On 2021-08-25 2:43 a.m., Christian König wrote:


Am 24.08.21 um 23:01 schrieb Andrey Grodzovsky:
Handle all DMA IOMMU group related dependencies before the
group is removed and we try to access it after free.

Signed-off-by: Andrey Grodzovsky <andrey.grodzovsky@xxxxxxx>
---
  drivers/gpu/drm/amd/amdgpu/amdgpu_device.c |  2 +
  drivers/gpu/drm/amd/amdgpu/amdgpu_ttm.c    | 50 ++++++++++++++++++++++
  drivers/gpu/drm/amd/amdgpu/amdgpu_ttm.h    |  1 +
  3 files changed, 53 insertions(+)

diff --git a/drivers/gpu/drm/amd/amdgpu/amdgpu_device.c b/drivers/gpu/drm/amd/amdgpu/amdgpu_device.c
index 0b5764aa98a4..288a465b8101 100644
--- a/drivers/gpu/drm/amd/amdgpu/amdgpu_device.c
+++ b/drivers/gpu/drm/amd/amdgpu/amdgpu_device.c
@@ -3860,6 +3860,8 @@ void amdgpu_device_fini_hw(struct amdgpu_device *adev)
        amdgpu_device_ip_fini_early(adev);
  +    amdgpu_ttm_clear_dma_mappings(adev);
+
      amdgpu_gart_dummy_page_fini(adev);
        amdgpu_device_unmap_mmio(adev);
diff --git a/drivers/gpu/drm/amd/amdgpu/amdgpu_ttm.c b/drivers/gpu/drm/amd/amdgpu/amdgpu_ttm.c
index 446943e32e3e..f73d807db3b0 100644
--- a/drivers/gpu/drm/amd/amdgpu/amdgpu_ttm.c
+++ b/drivers/gpu/drm/amd/amdgpu/amdgpu_ttm.c
@@ -64,6 +64,7 @@
  static int amdgpu_ttm_backend_bind(struct ttm_device *bdev,
                     struct ttm_tt *ttm,
                     struct ttm_resource *bo_mem);
+
  static void amdgpu_ttm_backend_unbind(struct ttm_device *bdev,
                        struct ttm_tt *ttm);
  @@ -2293,6 +2294,55 @@ static ssize_t amdgpu_iomem_write(struct file *f, const char __user *buf,
      return result;
  }
  +void amdgpu_ttm_clear_dma_mappings(struct amdgpu_device *adev)

I strongly think that this function should be part of TTM. Something like ttm_device_force_unpopulate.
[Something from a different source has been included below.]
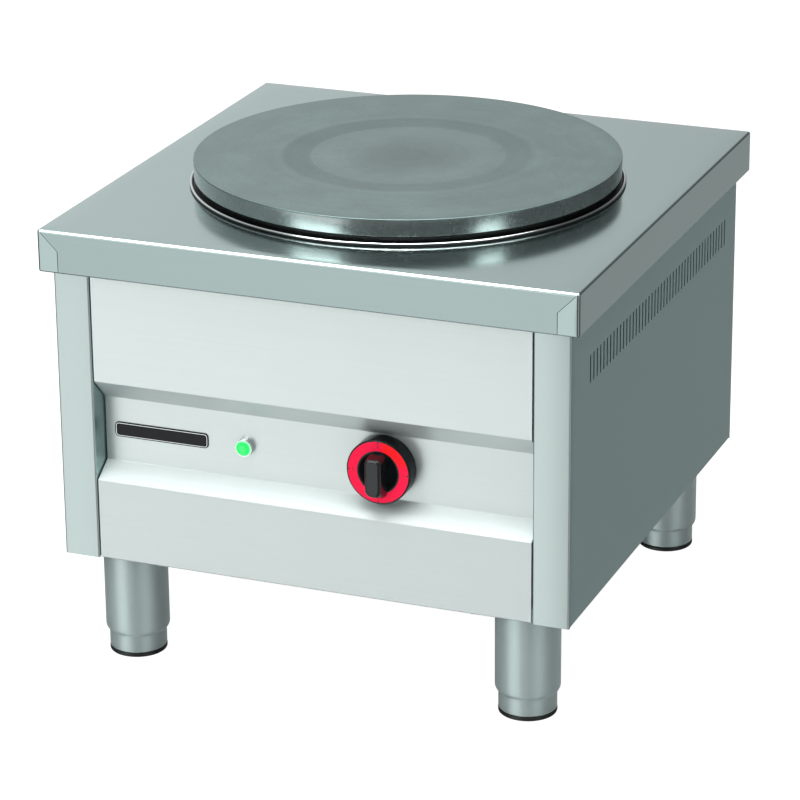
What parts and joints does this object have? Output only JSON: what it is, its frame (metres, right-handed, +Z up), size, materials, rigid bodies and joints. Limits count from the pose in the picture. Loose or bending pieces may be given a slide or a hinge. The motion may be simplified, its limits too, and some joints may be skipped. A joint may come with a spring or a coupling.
{
  "type": "hot plate burner",
  "caption": "Free-standing electric stove with a large round cast-iron hot plate on a stainless cabinet, rotary knob, pilot lamp and screw feet.",
  "frame": {"origin": "on the floor under the middle of the worktop, with the feet screwed home", "axes": "+X to the user's right, +Y from the control side to the back, +Z up"},
  "size_m": [0.515, 0.515, 0.446],
  "materials": {
    "stainless_top": "brushed stainless sheet, worktop",
    "stainless_front": "brushed stainless sheet, front",
    "stainless_side": "brushed stainless sheet, sides and back",
    "leg_steel": "brushed stainless tube",
    "bright_trim": "bright rolled stainless and chrome trim",
    "plate_iron": "turned cast iron, satin",
    "galvanised": "galvanised sheet",
    "plated_steel": "zinc-plated fasteners",
    "coil_metal": "resistance wire bundle",
    "compound": "pressed mineral insulating compound",
    "porcelain": "white porcelain",
    "brass_parts": "turned brass",
    "fibre_pad": "ceramic fibre",
    "switch_plastic": "moulded heat-proof plastic",
    "knob_black": "moulded black, semi-gloss",
    "dial_red": "printed red ring",
    "lens_green": "moulded green lens",
    "badge_black": "plain black badge plate",
    "gland_plastic": "moulded polyamide",
    "wire_cover": "silicone-covered wire",
    "foot_plastic": "moulded black polyamide"
  },
  "bodies": {
    "root": {"worktop": "stainless_top", "left_side_panel": "stainless_side", "right_side_panel": "stainless_side", "front_panel": "stainless_front", "back_panel": "stainless_side", "bottom_pan": "galvanised", "left_stiffener": "galvanised", "right_stiffener": "galvanised", "hot_plate": "plate_iron", "trim_ring": "bright_trim", "embedding_compound": "compound", "outer_coil": "coil_metal", "middle_coil": "coil_metal", "inner_coil": "coil_metal", "plate_base_cover": "galvanised", "centre_stud": "plated_steel", "mounting_bridge": "galvanised", "bridge_washer": "plated_steel", "bridge_nut": "plated_steel", "plate_terminal_block": "porcelain", "plate_terminal_pins": "brass_parts", "heat_shield": "galvanised", "insulation_pad": "fibre_pad", "rotary_switch": "switch_plastic", "switch_terminals": "brass_parts", "switch_screws": "plated_steel", "lamp_lens": "lens_green", "lamp_bezel": "bright_trim", "lamp_body": "switch_plastic", "lamp_nut": "plated_steel", "badge_plate": "badge_black", "supply_terminal_block": "porcelain", "supply_terminal_screws": "brass_parts", "gland_body": "gland_plastic", "gland_dome_nut": "gland_plastic", "gland_locknut": "gland_plastic", "bonding_stud": "brass_parts", "bonding_nuts": "brass_parts", "plate_wires": "wire_cover", "supply_wires": "wire_cover", "lamp_wires": "wire_cover", "panel_screws": "plated_steel", "worktop_nuts": "plated_steel", "leg_bolts": "plated_steel", "leg_nuts": "plated_steel", "leg_tube_front_left": "leg_steel", "leg_tube_front_right": "leg_steel", "leg_tube_back_left": "leg_steel", "leg_tube_back_right": "leg_steel"},
    "knob_unit": {"knob": "knob_black", "dial_ring": "dial_red", "switch_shaft": "plated_steel"},
    "pad_front_left": {"foot_pad_front_left": "foot_plastic"},
    "sleeve_front_left": {"foot_sleeve_front_left": "leg_steel"},
    "pad_front_right": {"foot_pad_front_right": "foot_plastic"},
    "sleeve_front_right": {"foot_sleeve_front_right": "leg_steel"},
    "pad_back_left": {"foot_pad_back_left": "foot_plastic"},
    "sleeve_back_left": {"foot_sleeve_back_left": "leg_steel"},
    "pad_back_right": {"foot_pad_back_right": "foot_plastic"},
    "sleeve_back_right": {"foot_sleeve_back_right": "leg_steel"}
  },
  "joints": [
    {"name": "knob_turn", "type": "hinge", "parent": "root", "child": "knob_unit", "pos_m": [0.065, -0.2257, 0.2263], "axis": [0, -1, 0], "continuous": true},
    {"name": "foot_drop_front_left", "type": "slide", "parent": "root", "child": "pad_front_left", "axis": [0, 0, -1], "range_m": [0, 0.025]},
    {"name": "foot_screw_front_left", "type": "hinge", "parent": "pad_front_left", "child": "sleeve_front_left", "pos_m": [-0.195, -0.2079, 0], "axis": [0, 0, -1], "range_deg": [0, 4499]},
    {"name": "foot_drop_front_right", "type": "slide", "parent": "root", "child": "pad_front_right", "axis": [0, 0, -1], "range_m": [0, 0.025]},
    {"name": "foot_screw_front_right", "type": "hinge", "parent": "pad_front_right", "child": "sleeve_front_right", "pos_m": [0.195, -0.2079, 0], "axis": [0, 0, -1], "range_deg": [0, 4499]},
    {"name": "foot_drop_back_left", "type": "slide", "parent": "root", "child": "pad_back_left", "axis": [0, 0, -1], "range_m": [0, 0.025]},
    {"name": "foot_screw_back_left", "type": "hinge", "parent": "pad_back_left", "child": "sleeve_back_left", "pos_m": [-0.195, 0.2045, 0], "axis": [0, 0, -1], "range_deg": [0, 4499]},
    {"name": "foot_drop_back_right", "type": "slide", "parent": "root", "child": "pad_back_right", "axis": [0, 0, -1], "range_m": [0, 0.025]},
    {"name": "foot_screw_back_right", "type": "hinge", "parent": "pad_back_right", "child": "sleeve_back_right", "pos_m": [0.195, 0.2045, 0], "axis": [0, 0, -1], "range_deg": [0, 4499]}
  ],
  "couplings": [
    {"joint": "foot_drop_front_left", "follows": "foot_screw_front_left", "m_per_rad": 0.00031831},
    {"joint": "foot_drop_front_right", "follows": "foot_screw_front_right", "m_per_rad": 0.00031831},
    {"joint": "foot_drop_back_left", "follows": "foot_screw_back_left", "m_per_rad": 0.00031831},
    {"joint": "foot_drop_back_right", "follows": "foot_screw_back_right", "m_per_rad": 0.00031831}
  ]
}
Yes, this something I also wanted but see bellow



+{
+    struct ttm_device *bdev = &adev->mman.bdev;
+    struct ttm_resource_manager *man;
+    struct ttm_buffer_object *bo;
+    unsigned int i, j;
+
+    spin_lock(&bdev->lru_lock);
+    for (i = TTM_PL_SYSTEM; i < TTM_NUM_MEM_TYPES; ++i) {
+        man = ttm_manager_type(bdev, i);
+        if (!man || !man->use_tt)
+            continue;
+
+        while (!list_empty(&man->pinned)) {
+            bo = list_first_entry(&man->pinned, struct ttm_buffer_object, lru); +            /* Take ref against racing releases once lru_lock is unlocked */
+            ttm_bo_get(bo);
+            list_del_init(&bo->lru);
+            spin_unlock(&bdev->lru_lock);
+
+            if (bo->ttm) {
+                amdgpu_ttm_backend_unbind(bo->bdev, bo->ttm);


amdgpu_ttm_backend_unbind is needed to be called separately from ttm_tt_unpopulate to take care of code flows that do dma mapping though the gart bind and not through ttm_tt_populate, Since it's inside amdgpu
i had to place the entire function in amdgpu. Any suggestions ?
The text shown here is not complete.